Stuart Hogg might be one of rugby’s premier entertainers but as Scotland captain he doesn’t care if the national team wins ugly – he just wants more wins.
Hogg reaches the end of his first year as Scotland captain and the significant milestone of his 80th cap in the final Autumn Nations Cup match against Ireland at the Aviva Stadium in Dublin – precisely where they began the journey on the first day of February, eight games ago.
The defeat in that game by a single score still rankles – and Hogg is still having to answer questions about dropping the ball over the line in that game. But despite the criticism of the general standard of play in the autumn, he’d be perfectly happy with a 6-3 win.
“We know how we can play and we want to play an exciting brand of rugby,” he said. “But it’s all about doing the simple things well and making sure but you’re playing rugby in the right areas.
“We want to play an exciting brand of rugby, but there is a time and a place: sometimes it will be on to stick the ball up the jumper.
“Usually comes down to the weather. If the weather is shocking (it was in Dublin yesterday) it is sometimes better to be without the ball and just defend.
“We’ve all been involved in games that were hugely exciting with people making line breaks and scoring tries for fun.
‘Sometimes we haven’t won those games’
“But sometimes we haven’t won those games. Sometimes you have to win ugly.”
“It’s all about who doesn’t crack first. It’s about doing the basic things time and time again and making sure we are winning.
“I honestly don’t care how we win. If we win 6-3 I will be happy with that.”
Scotland haven’t won in Dublin since 2010, but the team recently ended an 18-year run of losses in Wales and that’s given them confidence, he continued.
“We had targeted that Wales game prior to lockdown,” he said. “I honestly believe that we would have gone down to Cardiff and won then, so a big message going into the Wales game was if we thought that then, why not now?
“The big thing for us from that game is that it gives us a lot of confidence and belief moving forward. It’s allowed the boys to relax a bit and express themselves a bit more, which is what we want.”
‘Ireland have picked definitely their best 15’
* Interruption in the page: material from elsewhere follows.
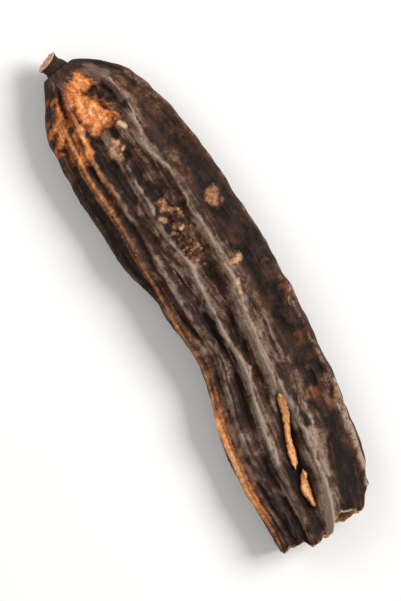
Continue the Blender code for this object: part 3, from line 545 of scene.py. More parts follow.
# The lights, as (place in m, size in m, power in W). The camera looks straight down on a point given in mm, and frames
# what lies at the pod's middle height.
LIGHTS = {"key": ((0.10, 0.55, 0.55), 0.36, 6.0), "fill": ((-0.45, -0.30, 0.50), 0.60, 1.6)}
WORLD_STRENGTH = 0.40
CAMERA_OVER = (1.27, -1.90)
FRAMED_HEIGHT = 5.0
SENSOR_HEIGHT = 24.0
CLIP_START = 0.01

# Steps round the table of the pod's section.
TABLE_STEPS = 4000


def linear(colour):
    """The linear RGBA values of an sRGB hex colour."""
    values = [int(colour[i:i + 2], 16) / 255.0 for i in (1, 3, 5)]
    return tuple(v / 12.92 if v <= 0.04045 else ((v + 0.055) / 1.055) ** 2.4 for v in values) + (1.0,)


def colour_property(name, description, colour):
    return bpy.props.FloatVectorProperty(name=name, description=description, subtype="COLOR", size=4, min=0.0,
                                         max=1.0, default=linear(colour))


def count_property(name, description, default, least):
    return bpy.props.IntProperty(name=name, description=description, default=default, min=least)


def length_property(name, description, default):
    return bpy.props.FloatProperty(name=name, description=description, default=default, unit="LENGTH")


class PodSettings(bpy.types.PropertyGroup):
    """Sizes and colours of the pod."""
    sides: count_property("Sides", "Faces round the pod", 288, 40)
    socket_rows: count_property("Socket rows", "Rows of faces in the stalk's socket", 6, 2)
    body_rows: count_property("Body rows", "Rows of faces along the skin", 288, 20)
    break_rows: count_property("Break rows", "Rows of faces across the torn face", 30, 4)
    chamber_rows: count_property("Chamber rows", "Rows of faces along the chamber's wall", 12, 3)
    floor_rows: count_property("Floor rows", "Rows of faces in the chamber's floor", 6, 2)
    crease_depth: length_property("Crease depth", "Depth of the drying wrinkles", 0.24 * MM)
    pit_depth: length_property("Pit depth", "Depth of the pits in the torn pulp", 0.55 * MM)
    # The darkest skin colour also stands for painted shade in hollows, holes and the split; the two lightest, on the
    # crests, partly stand for painted sheen.
    skin_darkest_and_painted_shade: colour_property("Skin, hollows", "Skin in the hollows and wrinkles", "#120904")
    skin_dark: colour_property("Skin, dark", "Skin between the folds", "#28150b")
    skin_middle: colour_property("Skin, middle", "Skin on the faces", "#462d22")
    skin_light: colour_property("Skin, crests", "Skin on the folds' crests", "#7c6555")
    skin_wear_and_sheen: colour_property("Skin, worn", "Worn skin on the sharpest crests", "#9a8475")
    skin_back: colour_property("Skin, brown", "Browner skin, mostly towards the back seam", "#472b19")
    skin_tawny: colour_property("Skin, tawny", "The lightest of the browner skin", "#8c6344")
    pulp_dark: colour_property("Pulp, dark", "Bare pulp in the shade", "#43200f")
    pulp_brown: colour_property("Pulp, brown", "Weathered bare pulp", "#8a4a24")
    pulp: colour_property("Pulp", "Bare pulp", "#bd6c38")
    pulp_light: colour_property("Pulp, fresh", "Freshly bared pulp", "#e69252")
    pulp_pale: colour_property("Pulp, pale", "The palest of the bare pulp", "#f3be92")
    seam_dark: colour_property("Seam, dark", "The darkest of the belly seam's bare lines", "#56331f")
    seam: colour_property("Seam", "The belly seam's bare lines", "#aa693c")
    dust: colour_property("Dust", "Greyish dust on the end by the stalk", "#8b7164")
    ochre: colour_property("Scabs, ochre", "The darkest of the scabs and the scurf", "#74492e")
    tan: colour_property("Scabs, tan", "Scabs and scurf", "#b8865c")
    pale: colour_property("Scabs, pale", "Whitish scabs and the skin's torn lip", "#d4b694")
    russet: colour_property("Russet spots", "Red-brown spots towards the back seam", "#7c4020")
    strand: colour_property("Strand", "The strands of pulp in the split", "#e6a264")
    lining: colour_property("Lining", "The seed chamber's lining", "#a8764a")


class StalkSettings(bpy.types.PropertyGroup):
    """Sizes and colours of the stalk stub."""
    sides: count_property("Sides", "Faces round the stalk", 96, 12)
    rows: count_property("Rows", "Rows of faces along the stalk", 90, 12)
    bark: colour_property("Bark", "The stalk's side", "#1f130c")
    wood: colour_property("Wood", "The stalk's broken end", "#e6b394")


class StageSettings(bpy.types.PropertyGroup):
    """The floor, the lights and the camera."""
    floor_size: length_property("Floor", "The floor's length and breadth", 3.0)
    floor_colour: colour_property("Floor colour", "The floor's colour", "#f1f0ee")
    camera_height: length_property("Camera height", "The camera's height over the floor", 0.9)
    view_height: length_property("View height", "What the picture's height shows", 0.0911)
    camera_turn: bpy.props.FloatProperty(name="Camera turn", description="How far the picture is turned",
                                         default=math.radians(59.2), subtype="ANGLE")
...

Although under heavy pressure and criticism from their own media and fans after the less-than-impressive performance against Georgia, Ireland are much better than a wounded Wales were at Llanelli at the start of last month.
“They have possibly picked their best 23 and definitely their best 15, so that’s a challenge in itself,” said Hogg. “But we want to take on the best Irish team possible because we believe we can beat their best.
“A huge part of the game that let us down in February was our breakdown work. We left ourselves short a few times and got turned over at crucial moments in the game.
“That’s something we’ve looked at since then. If we get our breakdown right and defend really well, we take our opportunities when they’re on offer, we give ourselves every chance of winning.”
And for Hogg that would be real reward for the sacrifices made during this odd period, the team effectively “on tour” at home and isolated in the bubble at Oriam.
‘Some of the boys haven’t seen their families for five weeks’
“We’ve had to make a lot of sacrifices over the last seven or eight weeks,” he continued. “Some of the boys haven’t seen their families for over five weeks, and (scrum coach) Pieter de Villiers hasn’t been home for over two months.
“So we’ve made a lot of sacrifices ad we want to finish on a high. This group has bonded well off the field and we’ve talked about how we’ve become a family in our own little bubble.
“We’re still on a journey. We’re coming off the back of a World Cup that didn’t go to plan, and a lot of experience retired after that World Cup, which has given opportunities to guys like Jaco (van der Walt) this week.
“He’s been absolutely brilliant. I’ve never come across him until he came into camp last week, but we’ve bonded really well.
“I’ve loved his energy, he’s worked really hard, and he chases perfection. I’m excited to see how he goes. He’s asked questions at the right time and driven us around the field in a good way this week, so hopefully he can do the same at the Aviva.”
That kind of spirit has been what Hogg has enjoyed most about his first year as captain.
“I’ve just loved the group energy that we’ve brought on a daily basis – the willingness to learn and get better,” he said. “We’ve had a lot of fun on and off the field and it’s just a pleasure to be a part of it.
“I’ve learned a lot about myself, and I’m still learning all the time. The biggest thing for me is that I’ve enjoyed it.
“I’ve enjoyed the opportunity to play in a Scotland jersey and to lead these boys, and hopefully it can continue.”